Just putting it in these terms reveals the shaky ground upon which this national mythology brings us. British – or again, more properly English - exceptionalism appeared on both sides of the parliamentary debate about the Internal Markets Bill. On the one hand, we saw the defence of the celebrated British tradition of the rule of law. On the other hand, there was the naked assertion of the supremacy of British interests over other European nations – who were rhetorically portrayed as inherently treacherous, ‘bad faith’ actors against whom, by implication, a little trickery or illegality was easily forgivable and perhaps unavoidable. In both cases Britain was being presented as the morally ‘good’ nation with an inherently noble and law-abiding character, and a unique set of moral responsibilities.
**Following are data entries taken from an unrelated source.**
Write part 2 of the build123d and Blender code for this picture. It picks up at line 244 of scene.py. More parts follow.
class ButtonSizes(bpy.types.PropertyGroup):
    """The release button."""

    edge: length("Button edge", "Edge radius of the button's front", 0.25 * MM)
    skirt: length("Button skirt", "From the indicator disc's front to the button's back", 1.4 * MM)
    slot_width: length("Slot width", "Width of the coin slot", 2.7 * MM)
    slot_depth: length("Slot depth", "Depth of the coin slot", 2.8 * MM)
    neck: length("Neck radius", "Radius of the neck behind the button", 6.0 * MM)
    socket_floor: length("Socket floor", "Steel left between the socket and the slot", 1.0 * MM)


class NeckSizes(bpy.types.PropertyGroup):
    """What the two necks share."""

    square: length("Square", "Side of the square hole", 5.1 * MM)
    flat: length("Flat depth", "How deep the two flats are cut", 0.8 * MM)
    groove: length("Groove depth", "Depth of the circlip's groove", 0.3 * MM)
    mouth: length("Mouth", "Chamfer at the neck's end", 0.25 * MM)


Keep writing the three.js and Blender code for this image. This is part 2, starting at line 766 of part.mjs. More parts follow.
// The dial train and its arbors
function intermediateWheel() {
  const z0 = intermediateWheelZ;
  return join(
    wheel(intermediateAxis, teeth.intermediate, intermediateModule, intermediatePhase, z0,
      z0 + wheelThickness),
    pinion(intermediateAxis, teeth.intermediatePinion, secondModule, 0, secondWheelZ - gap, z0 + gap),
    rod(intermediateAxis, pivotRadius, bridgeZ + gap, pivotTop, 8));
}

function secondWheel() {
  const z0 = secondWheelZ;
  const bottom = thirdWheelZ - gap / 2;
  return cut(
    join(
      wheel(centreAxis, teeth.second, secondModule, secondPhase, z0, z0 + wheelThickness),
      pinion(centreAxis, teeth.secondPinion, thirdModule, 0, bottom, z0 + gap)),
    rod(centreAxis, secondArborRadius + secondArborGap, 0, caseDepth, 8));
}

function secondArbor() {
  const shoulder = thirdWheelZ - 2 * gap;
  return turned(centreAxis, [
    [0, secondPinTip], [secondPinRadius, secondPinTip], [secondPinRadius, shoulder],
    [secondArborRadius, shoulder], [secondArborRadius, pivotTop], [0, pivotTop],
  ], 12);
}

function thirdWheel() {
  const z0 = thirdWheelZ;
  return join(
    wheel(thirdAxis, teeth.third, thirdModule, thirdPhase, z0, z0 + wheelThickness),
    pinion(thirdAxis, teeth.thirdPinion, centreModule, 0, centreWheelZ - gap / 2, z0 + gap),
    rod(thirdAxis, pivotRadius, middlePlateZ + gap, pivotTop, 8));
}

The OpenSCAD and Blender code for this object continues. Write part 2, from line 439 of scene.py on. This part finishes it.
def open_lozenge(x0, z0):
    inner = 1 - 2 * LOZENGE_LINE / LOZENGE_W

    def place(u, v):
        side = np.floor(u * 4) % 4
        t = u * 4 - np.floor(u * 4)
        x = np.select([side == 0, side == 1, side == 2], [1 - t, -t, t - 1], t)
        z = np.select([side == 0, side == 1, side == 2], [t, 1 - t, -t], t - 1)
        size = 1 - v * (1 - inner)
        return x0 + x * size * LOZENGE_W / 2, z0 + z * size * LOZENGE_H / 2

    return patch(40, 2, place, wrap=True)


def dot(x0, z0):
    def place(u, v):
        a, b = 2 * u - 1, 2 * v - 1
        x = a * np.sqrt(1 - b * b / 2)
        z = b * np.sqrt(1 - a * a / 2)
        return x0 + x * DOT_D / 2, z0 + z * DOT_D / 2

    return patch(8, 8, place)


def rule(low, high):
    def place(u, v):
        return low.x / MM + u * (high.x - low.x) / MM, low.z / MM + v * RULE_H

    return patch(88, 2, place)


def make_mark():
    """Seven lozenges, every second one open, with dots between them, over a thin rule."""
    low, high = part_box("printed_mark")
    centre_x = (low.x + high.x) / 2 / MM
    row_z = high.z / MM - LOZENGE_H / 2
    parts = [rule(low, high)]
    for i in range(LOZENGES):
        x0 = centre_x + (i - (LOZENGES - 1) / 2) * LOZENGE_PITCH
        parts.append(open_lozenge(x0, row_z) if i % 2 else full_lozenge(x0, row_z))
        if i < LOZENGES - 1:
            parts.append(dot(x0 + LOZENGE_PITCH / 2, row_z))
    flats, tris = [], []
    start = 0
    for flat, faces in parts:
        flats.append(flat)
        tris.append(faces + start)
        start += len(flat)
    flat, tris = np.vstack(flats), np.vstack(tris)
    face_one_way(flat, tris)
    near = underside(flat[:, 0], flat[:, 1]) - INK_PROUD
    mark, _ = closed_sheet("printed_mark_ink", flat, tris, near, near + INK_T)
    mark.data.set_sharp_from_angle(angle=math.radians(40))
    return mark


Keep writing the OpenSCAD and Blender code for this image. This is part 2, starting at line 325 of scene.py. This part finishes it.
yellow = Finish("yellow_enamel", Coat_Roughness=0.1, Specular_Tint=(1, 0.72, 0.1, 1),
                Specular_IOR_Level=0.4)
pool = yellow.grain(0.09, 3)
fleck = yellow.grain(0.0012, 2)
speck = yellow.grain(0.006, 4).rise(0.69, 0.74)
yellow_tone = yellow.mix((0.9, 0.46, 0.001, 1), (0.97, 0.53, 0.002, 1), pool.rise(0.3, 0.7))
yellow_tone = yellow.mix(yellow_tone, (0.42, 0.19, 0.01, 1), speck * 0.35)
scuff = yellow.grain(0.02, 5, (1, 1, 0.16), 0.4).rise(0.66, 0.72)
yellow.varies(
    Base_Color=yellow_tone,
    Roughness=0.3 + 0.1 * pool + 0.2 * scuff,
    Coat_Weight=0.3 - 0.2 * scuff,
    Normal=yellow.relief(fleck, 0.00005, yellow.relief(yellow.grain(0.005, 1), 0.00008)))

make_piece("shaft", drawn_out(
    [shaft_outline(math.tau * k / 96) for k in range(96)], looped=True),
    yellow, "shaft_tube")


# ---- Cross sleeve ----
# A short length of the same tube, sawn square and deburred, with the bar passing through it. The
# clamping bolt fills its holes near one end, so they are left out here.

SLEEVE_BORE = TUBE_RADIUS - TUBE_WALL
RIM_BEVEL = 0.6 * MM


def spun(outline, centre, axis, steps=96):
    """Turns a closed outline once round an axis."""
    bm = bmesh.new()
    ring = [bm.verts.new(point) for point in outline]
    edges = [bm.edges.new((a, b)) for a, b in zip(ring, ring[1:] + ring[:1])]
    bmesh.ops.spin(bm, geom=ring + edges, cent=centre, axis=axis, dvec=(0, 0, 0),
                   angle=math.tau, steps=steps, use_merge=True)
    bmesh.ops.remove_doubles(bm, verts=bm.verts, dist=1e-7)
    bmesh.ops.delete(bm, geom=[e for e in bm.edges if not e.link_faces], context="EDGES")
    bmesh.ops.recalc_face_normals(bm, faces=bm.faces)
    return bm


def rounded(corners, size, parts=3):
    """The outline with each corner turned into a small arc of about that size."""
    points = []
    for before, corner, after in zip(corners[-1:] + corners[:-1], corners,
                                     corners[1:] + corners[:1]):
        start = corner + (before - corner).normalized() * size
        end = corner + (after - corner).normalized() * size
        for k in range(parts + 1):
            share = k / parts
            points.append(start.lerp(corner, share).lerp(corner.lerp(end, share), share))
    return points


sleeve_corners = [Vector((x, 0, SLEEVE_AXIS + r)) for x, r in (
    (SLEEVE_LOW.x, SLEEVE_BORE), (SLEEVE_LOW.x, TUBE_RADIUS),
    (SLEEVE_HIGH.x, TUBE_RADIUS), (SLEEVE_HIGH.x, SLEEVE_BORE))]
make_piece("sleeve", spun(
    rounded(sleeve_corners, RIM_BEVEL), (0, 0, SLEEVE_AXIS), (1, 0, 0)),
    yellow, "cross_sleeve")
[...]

This national self-portrait has a long and complex history, at least one strand of which is based in religious identity. The history of English national identity is bound up with the history of the English churches. It includes the development across several centuries of a narrative of England – with its national Protestant church – as a bastion of law-governed freedom and rationality over papal authority and Catholic ‘superstition’. It includes the religious justification of English colonial projects, as bringing the twin gifts of ‘true religion’ and ‘lawful government’ to previously ‘unenlightened’ peoples. In the seventeenth century it includes, incidentally, both the laws that made my own church-community temporarily illegal, and the law that secured its toleration but only on condition of loyalty to the English monarch and repudiation of Roman Catholicism

All of this makes me somewhat more anxious about invoking the ‘great national tradition’ of the rule of law, with or without a religious gloss. However, it might also be possible to draw on Christian theology to challenge English exceptionalism and with it the blithe assumptions about the obvious rightness of the ‘British’ cause that is so evident among those promoting the Internal Market Bill. Theologians can look, for example, at the body of recent work that criticises various historically-Christian nations for appropriating to themselves the special status – as beacons of moral virtue or recipients of special divine favour – that is accorded to biblical Israel and specifically denied to ‘the nations’. They can look at numerous and diverse theological critiques of the notion of sovereignty, if sovereignty is understood – as it seems to be in some current political rhetoric– as exemption from the moral constraints that interdependence and finitude place on individuals and societies alike. In this way they can perhaps make a small contribution to helping England give up its national mythologies and re-find its place in the world.